Dataset extract:

-=-=-=-=-

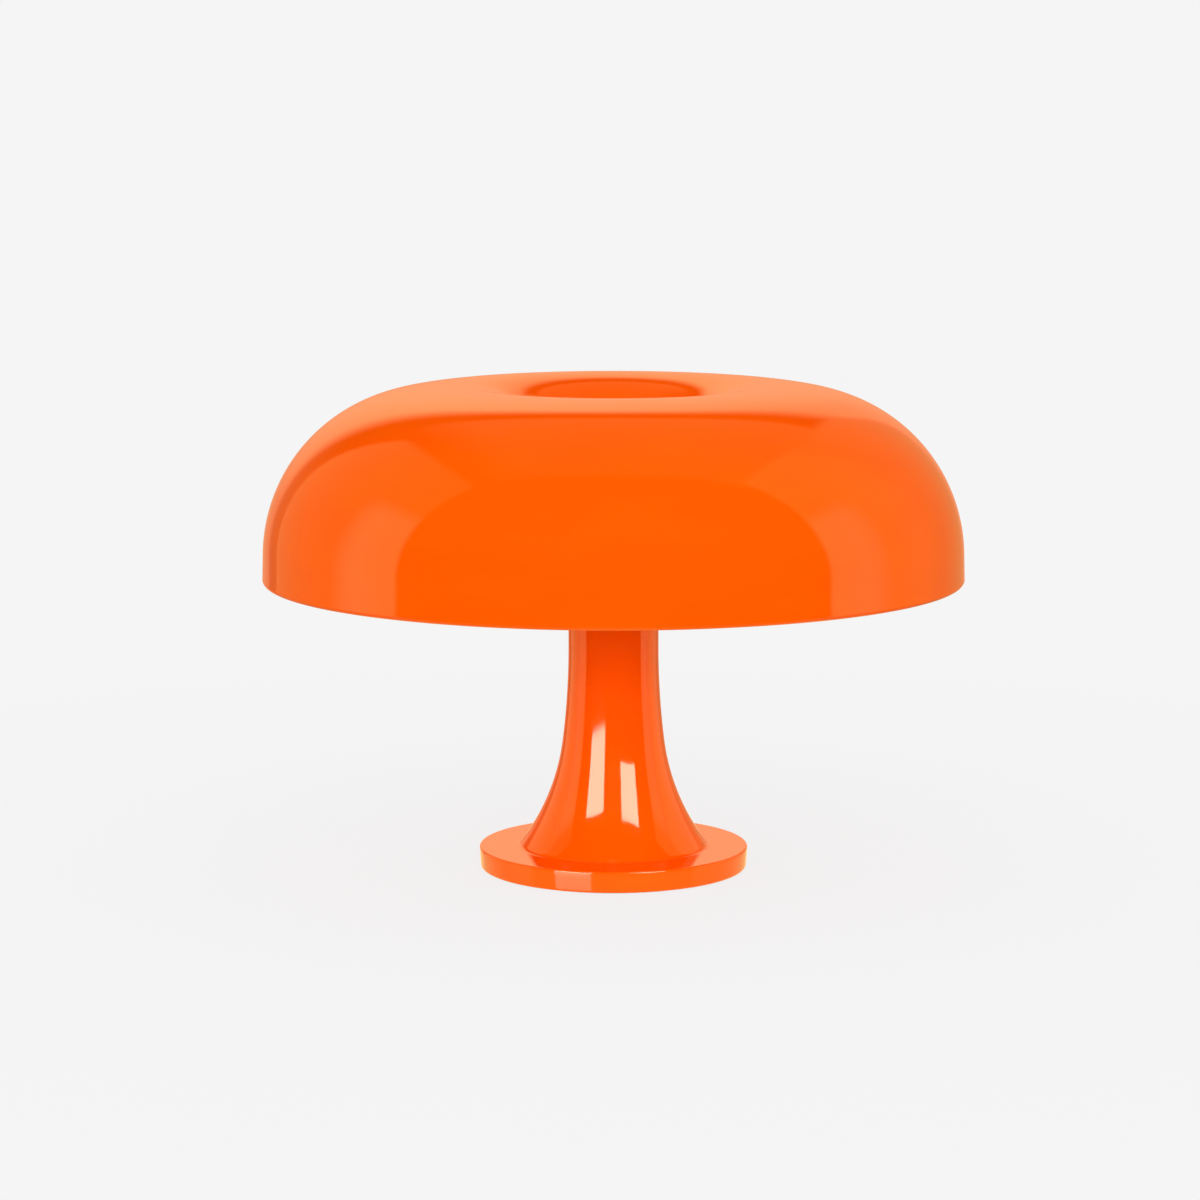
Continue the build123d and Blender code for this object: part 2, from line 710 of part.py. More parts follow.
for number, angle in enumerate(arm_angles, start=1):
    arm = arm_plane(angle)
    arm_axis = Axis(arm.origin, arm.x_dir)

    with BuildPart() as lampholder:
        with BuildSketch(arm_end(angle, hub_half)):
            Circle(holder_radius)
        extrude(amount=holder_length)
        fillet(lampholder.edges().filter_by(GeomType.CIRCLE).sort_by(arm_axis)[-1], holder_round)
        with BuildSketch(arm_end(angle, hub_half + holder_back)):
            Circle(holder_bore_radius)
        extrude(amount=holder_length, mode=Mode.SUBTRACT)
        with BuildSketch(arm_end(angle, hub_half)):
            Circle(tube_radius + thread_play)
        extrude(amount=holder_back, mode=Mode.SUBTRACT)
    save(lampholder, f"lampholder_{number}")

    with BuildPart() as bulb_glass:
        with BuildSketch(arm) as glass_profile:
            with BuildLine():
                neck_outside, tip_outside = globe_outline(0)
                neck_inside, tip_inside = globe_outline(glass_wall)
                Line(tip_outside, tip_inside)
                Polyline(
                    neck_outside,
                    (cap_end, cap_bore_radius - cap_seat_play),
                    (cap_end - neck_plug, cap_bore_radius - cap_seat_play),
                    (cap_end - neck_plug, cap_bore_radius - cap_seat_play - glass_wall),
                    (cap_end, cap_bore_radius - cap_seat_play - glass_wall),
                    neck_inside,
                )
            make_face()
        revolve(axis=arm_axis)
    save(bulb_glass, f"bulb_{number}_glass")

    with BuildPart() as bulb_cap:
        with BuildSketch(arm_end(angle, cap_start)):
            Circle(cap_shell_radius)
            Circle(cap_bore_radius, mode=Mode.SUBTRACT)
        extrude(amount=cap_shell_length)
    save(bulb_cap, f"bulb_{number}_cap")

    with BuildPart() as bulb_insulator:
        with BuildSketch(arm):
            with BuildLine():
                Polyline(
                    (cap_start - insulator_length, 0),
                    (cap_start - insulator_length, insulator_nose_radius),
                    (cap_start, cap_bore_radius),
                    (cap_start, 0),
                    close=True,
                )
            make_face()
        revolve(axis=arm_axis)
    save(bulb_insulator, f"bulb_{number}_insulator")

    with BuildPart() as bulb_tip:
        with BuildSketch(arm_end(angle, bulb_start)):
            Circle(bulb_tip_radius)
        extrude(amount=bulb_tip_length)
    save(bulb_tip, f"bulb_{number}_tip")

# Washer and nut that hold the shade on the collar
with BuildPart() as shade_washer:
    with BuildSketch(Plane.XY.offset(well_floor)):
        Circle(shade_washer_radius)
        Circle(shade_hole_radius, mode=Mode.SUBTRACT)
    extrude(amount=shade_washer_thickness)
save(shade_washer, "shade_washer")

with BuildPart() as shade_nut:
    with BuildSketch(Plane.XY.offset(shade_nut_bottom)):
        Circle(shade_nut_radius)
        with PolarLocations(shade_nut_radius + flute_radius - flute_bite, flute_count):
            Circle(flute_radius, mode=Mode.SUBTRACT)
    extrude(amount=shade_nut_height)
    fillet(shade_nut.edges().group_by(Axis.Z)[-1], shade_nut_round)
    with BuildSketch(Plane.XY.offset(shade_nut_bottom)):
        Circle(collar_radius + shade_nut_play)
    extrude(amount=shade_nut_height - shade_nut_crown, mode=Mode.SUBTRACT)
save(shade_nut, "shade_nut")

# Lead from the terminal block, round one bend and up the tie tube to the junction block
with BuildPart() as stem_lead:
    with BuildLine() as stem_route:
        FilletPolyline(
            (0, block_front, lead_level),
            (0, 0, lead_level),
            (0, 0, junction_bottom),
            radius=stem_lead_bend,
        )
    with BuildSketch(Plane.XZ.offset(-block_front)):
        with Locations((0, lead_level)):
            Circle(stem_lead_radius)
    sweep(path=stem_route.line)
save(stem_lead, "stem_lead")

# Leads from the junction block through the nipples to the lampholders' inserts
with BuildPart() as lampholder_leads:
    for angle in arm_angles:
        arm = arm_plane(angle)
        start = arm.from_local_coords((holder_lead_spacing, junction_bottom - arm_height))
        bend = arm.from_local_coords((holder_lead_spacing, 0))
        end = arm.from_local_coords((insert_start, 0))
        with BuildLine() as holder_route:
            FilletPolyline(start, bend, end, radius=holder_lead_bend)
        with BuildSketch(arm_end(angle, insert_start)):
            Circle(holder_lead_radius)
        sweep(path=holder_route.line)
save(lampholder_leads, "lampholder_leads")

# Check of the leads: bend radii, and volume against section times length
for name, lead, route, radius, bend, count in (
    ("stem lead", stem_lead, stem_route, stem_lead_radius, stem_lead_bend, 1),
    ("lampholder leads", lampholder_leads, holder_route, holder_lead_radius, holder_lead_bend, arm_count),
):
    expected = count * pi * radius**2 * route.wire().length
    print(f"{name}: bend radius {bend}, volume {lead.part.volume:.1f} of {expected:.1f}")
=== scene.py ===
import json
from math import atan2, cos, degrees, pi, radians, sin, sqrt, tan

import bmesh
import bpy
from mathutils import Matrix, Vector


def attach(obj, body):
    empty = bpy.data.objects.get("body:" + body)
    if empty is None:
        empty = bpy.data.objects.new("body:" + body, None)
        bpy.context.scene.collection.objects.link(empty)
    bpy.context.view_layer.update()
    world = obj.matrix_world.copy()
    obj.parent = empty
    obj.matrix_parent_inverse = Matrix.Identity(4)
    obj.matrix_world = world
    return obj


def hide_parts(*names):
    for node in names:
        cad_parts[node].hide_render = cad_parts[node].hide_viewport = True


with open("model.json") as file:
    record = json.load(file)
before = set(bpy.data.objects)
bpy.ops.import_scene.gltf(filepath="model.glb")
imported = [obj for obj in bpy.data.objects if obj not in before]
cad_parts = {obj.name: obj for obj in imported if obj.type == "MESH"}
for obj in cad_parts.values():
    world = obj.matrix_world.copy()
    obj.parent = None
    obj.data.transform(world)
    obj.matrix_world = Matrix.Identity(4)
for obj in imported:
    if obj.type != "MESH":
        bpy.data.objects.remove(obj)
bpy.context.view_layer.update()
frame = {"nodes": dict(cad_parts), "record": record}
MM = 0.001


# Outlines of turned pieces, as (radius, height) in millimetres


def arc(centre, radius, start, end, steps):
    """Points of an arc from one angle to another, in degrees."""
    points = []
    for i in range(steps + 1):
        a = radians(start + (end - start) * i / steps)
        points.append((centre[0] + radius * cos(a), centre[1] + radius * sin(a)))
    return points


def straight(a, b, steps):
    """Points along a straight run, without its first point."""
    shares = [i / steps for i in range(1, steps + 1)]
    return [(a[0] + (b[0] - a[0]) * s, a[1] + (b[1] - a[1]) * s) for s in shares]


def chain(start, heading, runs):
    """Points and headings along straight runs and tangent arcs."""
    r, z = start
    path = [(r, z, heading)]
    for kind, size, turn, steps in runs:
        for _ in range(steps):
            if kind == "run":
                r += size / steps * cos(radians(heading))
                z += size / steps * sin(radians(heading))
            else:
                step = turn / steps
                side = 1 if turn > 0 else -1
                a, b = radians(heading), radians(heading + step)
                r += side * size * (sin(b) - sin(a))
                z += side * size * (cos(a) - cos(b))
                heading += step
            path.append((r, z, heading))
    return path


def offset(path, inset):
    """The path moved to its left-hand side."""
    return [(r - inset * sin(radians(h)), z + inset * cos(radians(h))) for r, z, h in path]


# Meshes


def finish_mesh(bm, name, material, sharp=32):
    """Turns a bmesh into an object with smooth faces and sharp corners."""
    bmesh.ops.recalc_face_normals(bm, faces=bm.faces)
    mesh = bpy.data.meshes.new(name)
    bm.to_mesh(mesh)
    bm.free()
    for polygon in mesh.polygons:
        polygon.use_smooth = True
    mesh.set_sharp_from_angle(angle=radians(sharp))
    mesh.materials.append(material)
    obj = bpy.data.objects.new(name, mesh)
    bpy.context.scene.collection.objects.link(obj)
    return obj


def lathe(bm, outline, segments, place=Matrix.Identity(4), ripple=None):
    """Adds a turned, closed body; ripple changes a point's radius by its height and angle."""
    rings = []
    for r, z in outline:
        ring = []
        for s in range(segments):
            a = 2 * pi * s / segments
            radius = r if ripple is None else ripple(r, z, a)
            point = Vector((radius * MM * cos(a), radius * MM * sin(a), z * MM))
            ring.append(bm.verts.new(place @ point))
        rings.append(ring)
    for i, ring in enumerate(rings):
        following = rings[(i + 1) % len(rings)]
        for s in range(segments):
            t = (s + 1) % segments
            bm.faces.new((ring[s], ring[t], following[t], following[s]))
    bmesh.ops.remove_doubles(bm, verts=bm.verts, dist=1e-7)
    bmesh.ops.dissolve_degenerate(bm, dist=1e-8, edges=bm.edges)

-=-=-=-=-

Task to complete: Give back, exactly as written, each line from the one that contains "# Check of the" through the one that contains "return points".

Expected answer:
# Check of the leads: bend radii, and volume against section times length
for name, lead, route, radius, bend, count in (
    ("stem lead", stem_lead, stem_route, stem_lead_radius, stem_lead_bend, 1),
    ("lampholder leads", lampholder_leads, holder_route, holder_lead_radius, holder_lead_bend, arm_count),
):
    expected = count * pi * radius**2 * route.wire().length
    print(f"{name}: bend radius {bend}, volume {lead.part.volume:.1f} of {expected:.1f}")
=== scene.py ===
import json
from math import atan2, cos, degrees, pi, radians, sin, sqrt, tan

import bmesh
import bpy
from mathutils import Matrix, Vector


def attach(obj, body):
    empty = bpy.data.objects.get("body:" + body)
    if empty is None:
        empty = bpy.data.objects.new("body:" + body, None)
        bpy.context.scene.collection.objects.link(empty)
    bpy.context.view_layer.update()
    world = obj.matrix_world.copy()
    obj.parent = empty
    obj.matrix_parent_inverse = Matrix.Identity(4)
    obj.matrix_world = world
    return obj


def hide_parts(*names):
    for node in names:
        cad_parts[node].hide_render = cad_parts[node].hide_viewport = True


with open("model.json") as file:
    record = json.load(file)
before = set(bpy.data.objects)
bpy.ops.import_scene.gltf(filepath="model.glb")
imported = [obj for obj in bpy.data.objects if obj not in before]
cad_parts = {obj.name: obj for obj in imported if obj.type == "MESH"}
for obj in cad_parts.values():
    world = obj.matrix_world.copy()
    obj.parent = None
    obj.data.transform(world)
    obj.matrix_world = Matrix.Identity(4)
for obj in imported:
    if obj.type != "MESH":
        bpy.data.objects.remove(obj)
bpy.context.view_layer.update()
frame = {"nodes": dict(cad_parts), "record": record}
MM = 0.001


# Outlines of turned pieces, as (radius, height) in millimetres


def arc(centre, radius, start, end, steps):
    """Points of an arc from one angle to another, in degrees."""
    points = []
    for i in range(steps + 1):
        a = radians(start + (end - start) * i / steps)
        points.append((centre[0] + radius * cos(a), centre[1] + radius * sin(a)))
    return points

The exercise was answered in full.